▶ **EXERCISE GOAL**
Transcribe word for word only the span whose first line is the one with "jug_wall();" and whose last line is the one with "bpy.context.scene.collection.objects.link(empty)"; both of those lines belong to it.

▶ **STORED DATA**
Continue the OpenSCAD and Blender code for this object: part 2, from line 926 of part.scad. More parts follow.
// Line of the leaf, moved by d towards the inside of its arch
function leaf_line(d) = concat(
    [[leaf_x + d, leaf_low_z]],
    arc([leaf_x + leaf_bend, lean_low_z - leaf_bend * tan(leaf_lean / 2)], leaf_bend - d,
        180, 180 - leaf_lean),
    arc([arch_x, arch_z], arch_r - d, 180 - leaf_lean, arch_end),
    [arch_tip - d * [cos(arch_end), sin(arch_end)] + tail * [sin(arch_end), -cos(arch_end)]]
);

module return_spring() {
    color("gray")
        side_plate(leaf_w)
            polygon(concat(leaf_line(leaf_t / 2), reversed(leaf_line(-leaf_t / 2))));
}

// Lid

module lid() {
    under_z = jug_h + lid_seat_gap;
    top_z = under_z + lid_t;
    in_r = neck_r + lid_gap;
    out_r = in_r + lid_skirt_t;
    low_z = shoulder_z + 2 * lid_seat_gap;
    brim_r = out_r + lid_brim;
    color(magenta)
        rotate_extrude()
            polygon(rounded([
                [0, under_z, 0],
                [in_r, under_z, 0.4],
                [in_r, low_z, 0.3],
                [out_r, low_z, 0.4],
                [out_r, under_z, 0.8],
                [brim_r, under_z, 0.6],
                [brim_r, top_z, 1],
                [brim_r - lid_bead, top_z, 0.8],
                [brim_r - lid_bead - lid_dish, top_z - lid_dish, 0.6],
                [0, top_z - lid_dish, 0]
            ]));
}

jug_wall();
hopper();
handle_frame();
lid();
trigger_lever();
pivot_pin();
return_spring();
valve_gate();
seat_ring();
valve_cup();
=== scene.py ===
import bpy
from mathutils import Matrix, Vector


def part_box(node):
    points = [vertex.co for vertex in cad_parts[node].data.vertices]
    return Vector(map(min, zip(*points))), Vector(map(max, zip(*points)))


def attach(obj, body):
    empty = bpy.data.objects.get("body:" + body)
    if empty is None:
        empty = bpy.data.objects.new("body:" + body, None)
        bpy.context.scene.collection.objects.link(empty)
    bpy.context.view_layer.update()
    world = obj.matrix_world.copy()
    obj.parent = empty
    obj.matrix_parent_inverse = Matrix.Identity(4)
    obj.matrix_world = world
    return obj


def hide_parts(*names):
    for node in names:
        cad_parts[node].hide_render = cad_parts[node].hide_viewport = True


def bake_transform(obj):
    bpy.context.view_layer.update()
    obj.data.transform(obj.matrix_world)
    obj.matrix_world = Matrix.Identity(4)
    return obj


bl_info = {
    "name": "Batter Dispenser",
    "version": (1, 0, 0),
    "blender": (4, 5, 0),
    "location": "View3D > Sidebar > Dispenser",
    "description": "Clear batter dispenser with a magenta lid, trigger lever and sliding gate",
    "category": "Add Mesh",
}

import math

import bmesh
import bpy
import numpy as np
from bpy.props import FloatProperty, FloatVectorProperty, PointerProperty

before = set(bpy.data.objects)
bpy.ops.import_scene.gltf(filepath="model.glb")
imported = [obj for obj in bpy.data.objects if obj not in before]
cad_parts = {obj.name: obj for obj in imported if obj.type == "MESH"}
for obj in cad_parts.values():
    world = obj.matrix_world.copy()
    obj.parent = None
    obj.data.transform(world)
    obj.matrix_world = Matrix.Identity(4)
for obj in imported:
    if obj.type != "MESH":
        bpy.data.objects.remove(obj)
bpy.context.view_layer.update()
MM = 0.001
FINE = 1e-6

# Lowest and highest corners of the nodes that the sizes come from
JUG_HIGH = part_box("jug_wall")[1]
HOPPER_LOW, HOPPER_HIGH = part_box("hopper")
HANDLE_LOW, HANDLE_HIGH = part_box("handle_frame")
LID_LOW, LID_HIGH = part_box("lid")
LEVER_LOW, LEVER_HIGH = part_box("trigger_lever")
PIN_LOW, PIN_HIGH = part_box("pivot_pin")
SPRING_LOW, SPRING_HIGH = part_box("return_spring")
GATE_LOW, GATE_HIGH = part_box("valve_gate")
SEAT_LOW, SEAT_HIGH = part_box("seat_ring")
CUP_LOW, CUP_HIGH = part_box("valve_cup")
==
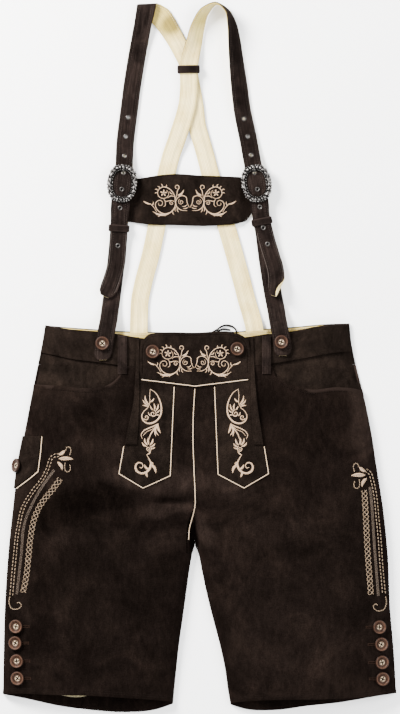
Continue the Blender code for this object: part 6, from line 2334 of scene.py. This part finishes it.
--
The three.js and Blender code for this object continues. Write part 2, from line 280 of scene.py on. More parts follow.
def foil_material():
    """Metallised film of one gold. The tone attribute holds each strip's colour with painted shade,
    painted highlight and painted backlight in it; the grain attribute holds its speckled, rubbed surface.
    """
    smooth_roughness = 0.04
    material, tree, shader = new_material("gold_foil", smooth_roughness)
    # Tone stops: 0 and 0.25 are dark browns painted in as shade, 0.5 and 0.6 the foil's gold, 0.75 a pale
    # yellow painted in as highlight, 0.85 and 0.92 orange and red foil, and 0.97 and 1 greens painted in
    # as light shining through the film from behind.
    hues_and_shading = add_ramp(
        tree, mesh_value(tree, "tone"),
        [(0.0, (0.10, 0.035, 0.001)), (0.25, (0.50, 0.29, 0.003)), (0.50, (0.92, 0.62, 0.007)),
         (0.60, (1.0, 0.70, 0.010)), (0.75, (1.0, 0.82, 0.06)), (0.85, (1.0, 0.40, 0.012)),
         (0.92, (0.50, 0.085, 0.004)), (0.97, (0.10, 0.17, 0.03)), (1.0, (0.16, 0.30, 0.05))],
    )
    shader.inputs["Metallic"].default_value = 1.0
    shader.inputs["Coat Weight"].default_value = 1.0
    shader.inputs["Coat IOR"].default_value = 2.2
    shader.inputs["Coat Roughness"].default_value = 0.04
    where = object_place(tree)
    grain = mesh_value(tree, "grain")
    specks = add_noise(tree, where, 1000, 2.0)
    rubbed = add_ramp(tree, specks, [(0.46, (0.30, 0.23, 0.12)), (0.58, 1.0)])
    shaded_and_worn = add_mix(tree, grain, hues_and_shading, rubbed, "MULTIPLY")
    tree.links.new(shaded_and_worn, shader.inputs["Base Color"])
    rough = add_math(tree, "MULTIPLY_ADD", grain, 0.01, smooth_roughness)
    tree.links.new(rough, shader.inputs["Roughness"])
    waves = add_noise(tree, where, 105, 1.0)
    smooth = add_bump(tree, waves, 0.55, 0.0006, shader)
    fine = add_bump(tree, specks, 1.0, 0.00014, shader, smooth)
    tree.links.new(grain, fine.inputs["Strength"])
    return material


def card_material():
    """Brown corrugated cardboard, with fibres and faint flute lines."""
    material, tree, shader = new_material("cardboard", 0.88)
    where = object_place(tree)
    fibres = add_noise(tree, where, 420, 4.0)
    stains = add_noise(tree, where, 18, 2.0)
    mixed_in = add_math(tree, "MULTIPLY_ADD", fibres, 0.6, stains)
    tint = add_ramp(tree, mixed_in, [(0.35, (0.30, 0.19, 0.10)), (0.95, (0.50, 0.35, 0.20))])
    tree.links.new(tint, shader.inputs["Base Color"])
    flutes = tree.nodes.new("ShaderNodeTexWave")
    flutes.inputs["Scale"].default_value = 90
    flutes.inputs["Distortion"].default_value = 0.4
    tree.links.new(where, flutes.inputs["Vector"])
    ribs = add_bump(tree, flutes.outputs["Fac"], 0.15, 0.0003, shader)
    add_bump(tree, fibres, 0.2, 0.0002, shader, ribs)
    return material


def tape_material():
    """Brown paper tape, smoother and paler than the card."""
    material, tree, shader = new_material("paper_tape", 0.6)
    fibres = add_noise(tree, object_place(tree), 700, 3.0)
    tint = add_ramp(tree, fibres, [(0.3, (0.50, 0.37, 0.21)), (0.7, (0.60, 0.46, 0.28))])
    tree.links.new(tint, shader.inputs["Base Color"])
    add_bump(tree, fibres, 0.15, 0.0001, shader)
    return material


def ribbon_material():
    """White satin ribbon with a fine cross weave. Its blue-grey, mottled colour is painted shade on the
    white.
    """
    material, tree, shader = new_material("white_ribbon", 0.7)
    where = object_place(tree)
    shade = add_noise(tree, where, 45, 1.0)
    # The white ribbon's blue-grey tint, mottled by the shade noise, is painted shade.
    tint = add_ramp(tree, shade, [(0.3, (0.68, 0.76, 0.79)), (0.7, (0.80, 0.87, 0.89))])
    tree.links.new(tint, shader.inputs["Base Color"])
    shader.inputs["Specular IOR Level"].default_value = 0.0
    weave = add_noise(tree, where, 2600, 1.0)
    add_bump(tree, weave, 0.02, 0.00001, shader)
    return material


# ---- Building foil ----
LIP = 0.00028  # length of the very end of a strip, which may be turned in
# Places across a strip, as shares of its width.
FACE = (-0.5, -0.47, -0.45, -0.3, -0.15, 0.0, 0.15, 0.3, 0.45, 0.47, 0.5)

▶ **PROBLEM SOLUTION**
jug_wall();
hopper();
handle_frame();
lid();
trigger_lever();
pivot_pin();
return_spring();
valve_gate();
seat_ring();
valve_cup();
=== scene.py ===
import bpy
from mathutils import Matrix, Vector


def part_box(node):
    points = [vertex.co for vertex in cad_parts[node].data.vertices]
    return Vector(map(min, zip(*points))), Vector(map(max, zip(*points)))


def attach(obj, body):
    empty = bpy.data.objects.get("body:" + body)
    if empty is None:
        empty = bpy.data.objects.new("body:" + body, None)
        bpy.context.scene.collection.objects.link(empty)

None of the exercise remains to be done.